Page played with the Homestead Grays in 1930 and 1931. He moved on to the Pittsburgh Crawfords, where he batted in front of Cool Papa Bell.
In 1934, popular major league pitcher Dizzy Dean assembled a team of major league players and a team of Negro League players to tour large metropolitan areas and play exhibition games against each other. The Negro League team included Page, Josh Gibson, Satchel Paige, Buck Leonard, Jud "Boojum" Wilson and Cool Papa Bell. The major league team included Paul Dean, Larry French and a retired Hack Wilson. Page said that his team won seven out of nine matchups.
After retiring from baseball, Page operated a bowling alley in Pittsburgh. Tragically, he was bludgeoned to death with a baseball bat on December 1, 1984. Jeffrey Sullivan, 20, was charged with his murder. Sullivan had performed yard work for Page and said that Page owed him money. Sullivan was convicted of second-degree murder and is serving a life sentence.
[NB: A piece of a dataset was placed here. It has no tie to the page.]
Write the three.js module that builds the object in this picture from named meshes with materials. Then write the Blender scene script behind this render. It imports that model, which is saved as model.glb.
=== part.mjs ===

In August 2013, the Negro Leagues Baseball Grave Marker Project announced that it would hold a ceremony to mark Page's grave at Allegheny Cemetery in Pennsylvania. His ashes were thought to have been lost, but they were located in a community cellar at the cemetery. During his later life, Page raised money to mark the grave of Negro League star Josh Gibson at the same cemetery.